The economic benefits of crypto mining and AI data centers are likely to concentrate in urban areas with better infrastructure, leaving rural regions—where energy access remains inconsistent—further behind. Rural communities may not directly benefit from job creation or technological advancements. The high capital requirements for crypto mining and AI infrastructure favor large investors and corporations, potentially exacerbating wealth inequality. Small-scale miners or local businesses may struggle to compete, limiting trickle-down effects.
While Pakistan has over 40 million crypto users, access to high-speed internet and advanced tech skills is uneven. Urban centers like Karachi and Lahore will likely see faster adoption of blockchain and AI technologies, while less-connected regions lag. The initiative demands a workforce skilled in blockchain, AI, and cybersecurity. Without widespread education and training programs, only a small, educated elite may benefit, deepening the skills divide.
Allocating 2,000 MW to crypto and AI could divert resources from addressing energy shortages in underserved areas. While the initiative targets surplus power, public perception of prioritizing high-tech industries over basic electricity access could spark social unrest. Reliance on coal plants for the initial phase may disproportionately affect marginalized communities near these facilities, who bear the brunt of pollution without reaping economic benefits.
Pakistan’s low energy costs and tax incentives may attract global firms, but without robust regulations, there’s a risk of exploitation, where foreign entities extract profits while contributing minimally to local development. This could reinforce global economic hierarchies rather than challenge them. Weak cybersecurity frameworks could expose Pakistan to risks like data breaches or crypto fraud, potentially undermining investor confidence and limiting its ability to compete with more established tech hubs.

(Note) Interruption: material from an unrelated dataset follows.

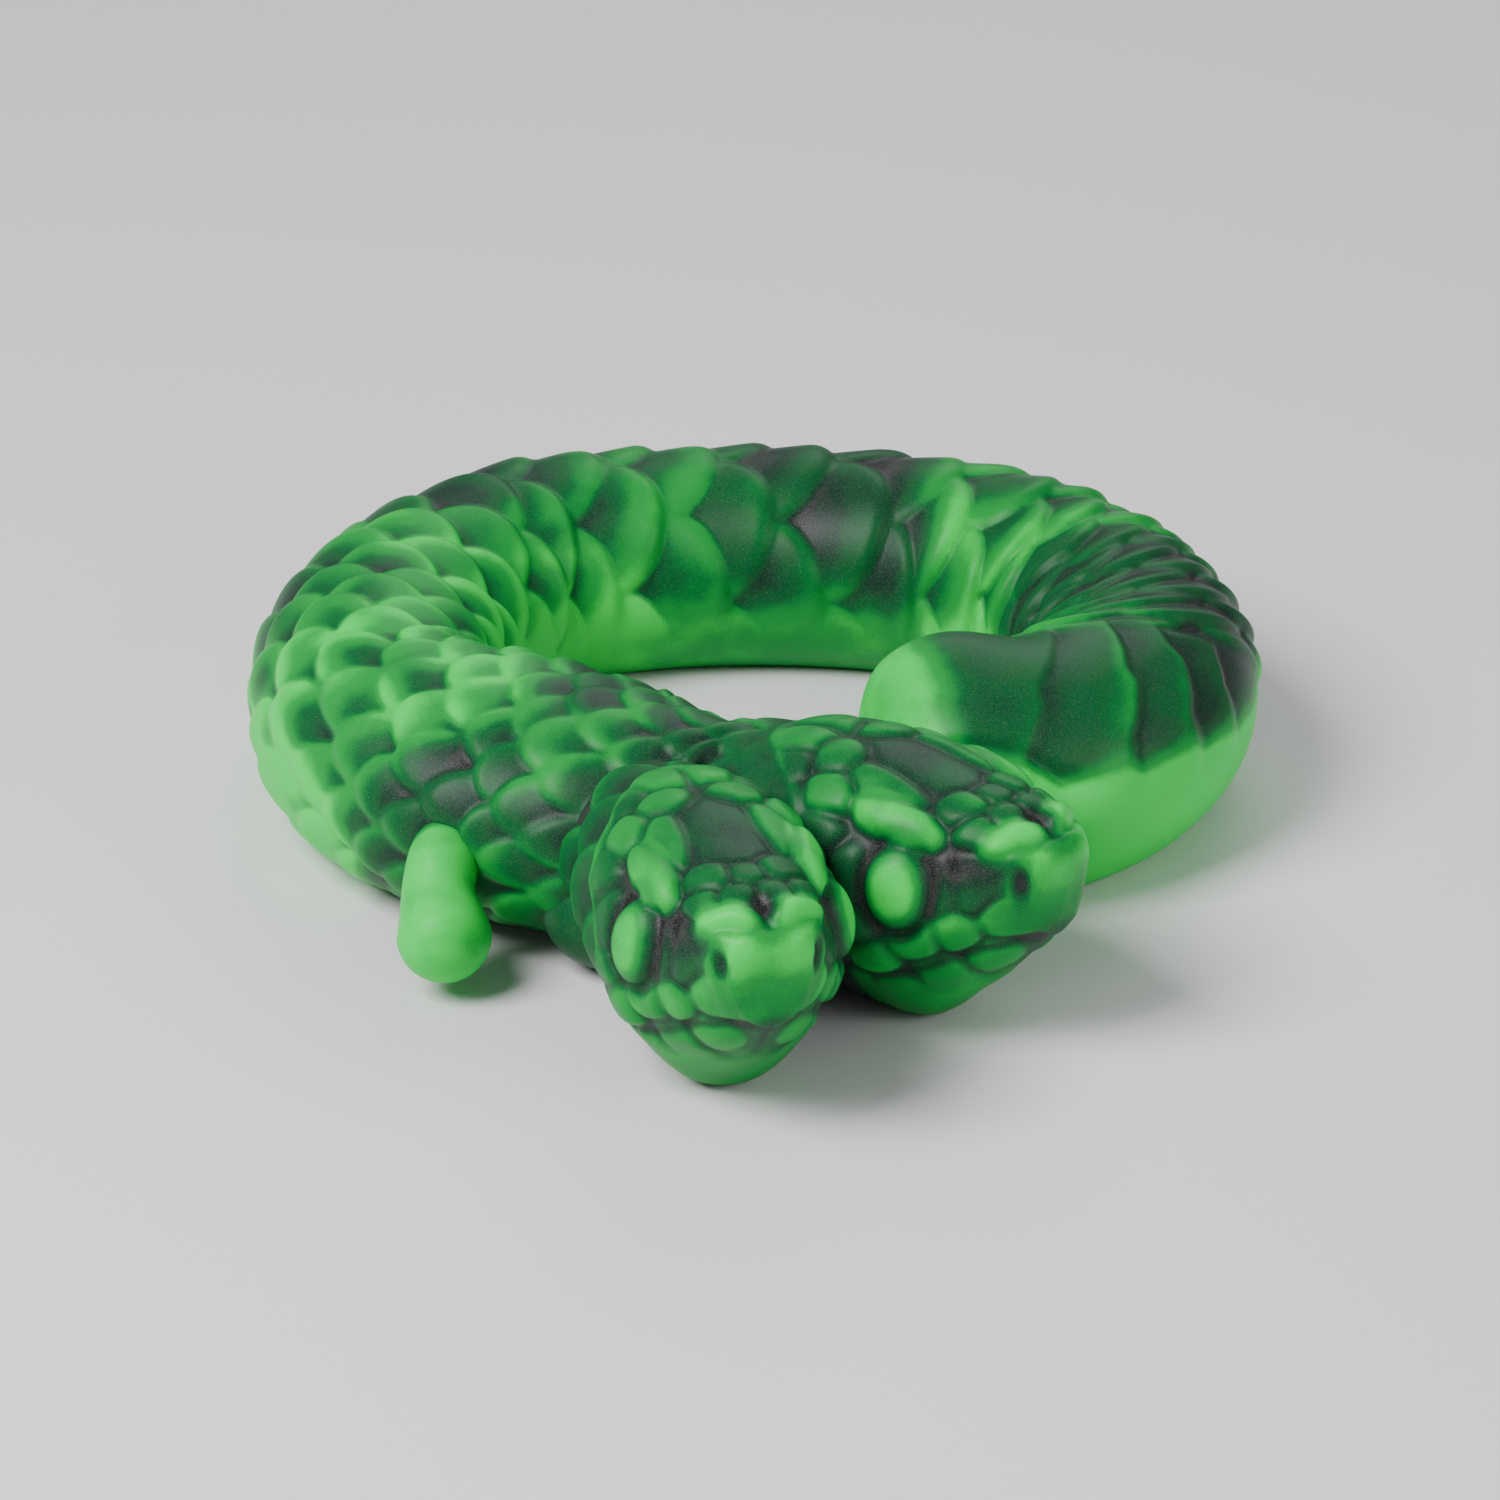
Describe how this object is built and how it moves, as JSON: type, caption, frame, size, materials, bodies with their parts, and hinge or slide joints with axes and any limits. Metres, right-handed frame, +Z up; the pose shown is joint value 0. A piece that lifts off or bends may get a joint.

Cryptocurrency legalization may face resistance in conservative segments of society, where digital currencies are viewed with skepticism or associated with illicit activities. Bridging this cultural divide will require public education and transparent regulation. The tech sector in Pakistan, like many globally, is male-dominated. Without targeted policies, women may be underrepresented in the new jobs and opportunities created by this initiative.
Expand internet and energy access to rural areas to ensure equitable benefits from the crypto and AI boom. Launch nationwide programs to teach blockchain, AI, and cybersecurity skills, targeting marginalized groups and women. Develop robust cybersecurity and financial regulations to protect against fraud and ensure local economic benefits. Prioritize renewable energy development to reduce environmental impacts and align with global sustainability trends.
Ensure tax incentives and opportunities are accessible to local businesses and small-scale miners, not just large corporations. Pakistan’s initiative to allocate 2,000 MW for Bitcoin mining and AI data centers, alongside crypto legalization, has the potential to drive economic growth, technological innovation, and global competitiveness.
However, it risks deepening economic, digital, and energy divides within the country and reinforcing global inequalities if not managed inclusively. Strategic investments in infrastructure, education, and regulation will be critical to ensuring equitable benefits and positioning Pakistan as a sustainable leader in the global tech landscape.